Yana Nestsiarava (BLR) - Photo by Giorgio Scala/Deepbluemedia

In terms of medallists at past FINA events, Ginger Huber (USA) was only ninth this time, while Cesilie Carlton (USA), the first world champion in 2013, concluded in sixth. Anna Bader, from Germany, provisional leader after Round 1 could not maintain the rhythm and was fifth. Helena Merten, from Australia, second at the 2016 World Cup was seventh in Budapest.


Rhiannan Iffland (AUS), gold

“It was definitively an amazing couple of days! The venue is great, and the view from the top of the platform is outstanding. We have the best view of all aquatic sports! In high diving, we are a very tight community, the same group travels around the world for six months, and we are always together. It’s nice to have someone around in such a dangerous and extreme sport”.


“It’s always the same feeling up there: we are always afraid. We are never 100% comfortable there; that is why we need a lot of mental strength to overcome that feeling. The only way to work that is by training a lot and say to yourself that you have done those movements and those dives a lot of times before. If you think, 20m is the double of 10m, so as we normally train in 10m, we have to work the dive into parts and then put it together when we are in a high diving competition”.


“People in Australia are now more aware for this sport. Media coverage is getting more intense and we hope that additional facilities will be available for diving. All this makes more people to come to the sport and will definitively help in raising our level”.


“The first person I contact when I have finished? Definitively my sister, as my biggest fan is my seven-year-old nephew!”

Adriana Jimenez (MEX), silver


“Everyone works so hard, we are a big family! And I feel so proud to belong to this family. Doing such a dangerous activity requires being surrounded by people with good energy and harmony around us. We know that there is always someone there, ready to help and comfort us”.


“I was a former 10m platform diver, who used to cry every time I was on the edge of the board. It may seem incredible but now I am performing from twice higher. The fear is always present, but you need to hold it and concentrate on your dive. How I do it? I don’t think too much on it, I deeply breath and I dive. I also do some relaxation and meditation exercises, so that I can keep my nerves away. I work with a psychologist in Mexico and this is positive to help us putting ourselves together”.

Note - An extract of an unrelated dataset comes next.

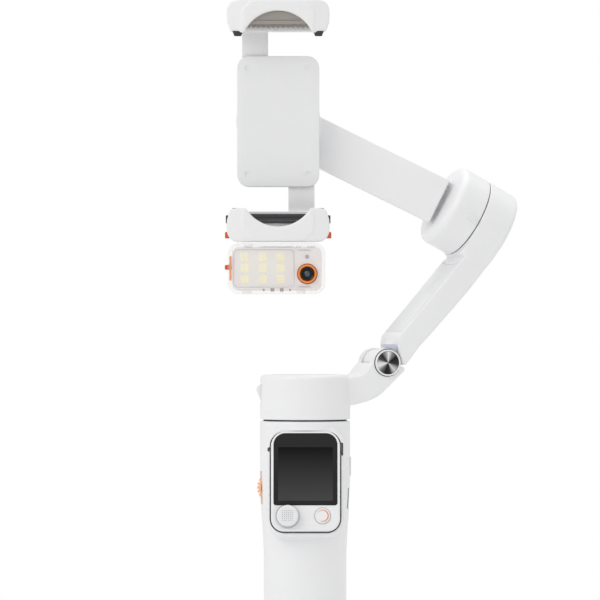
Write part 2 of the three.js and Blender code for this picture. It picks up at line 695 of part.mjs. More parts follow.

Jacqueline Valente (BRA), eighth


“It was my first time in Budapest and I got in love with this city. The scenario was magnificent and the venue really unforgettable. I had some problems with my armstand, but I managed to remain focused for my fourth attempt, which was quite good. It was the most difficult combination of this final, a DD 4.3, a new dive for me, and I was quite happy the way I performed. This proves that mentally I am quite strong… For the remaining of the season, I am competing in the Red Bull circuit and quite happy with my performances. You can see that DD is raising among women, which proves the evolution of the sport”. 

Ginger Huber (USA), ninth

“It was a really exciting competition, held in a very nice city. It was my first time in Budapest and I liked it a lot. The only problem was the venue dressing, too much blueish. This is a difficulty for the divers, as we have to differentiate the water and the sky. For me personally, it was quite challenging and I had to work a lot mentally to get myself safe. As for the level of competition, it was amazing – the girls are progressing a lot. Myself and my next objectives? One dive and one competition at the time (Huber will complete 43 years old in December)”.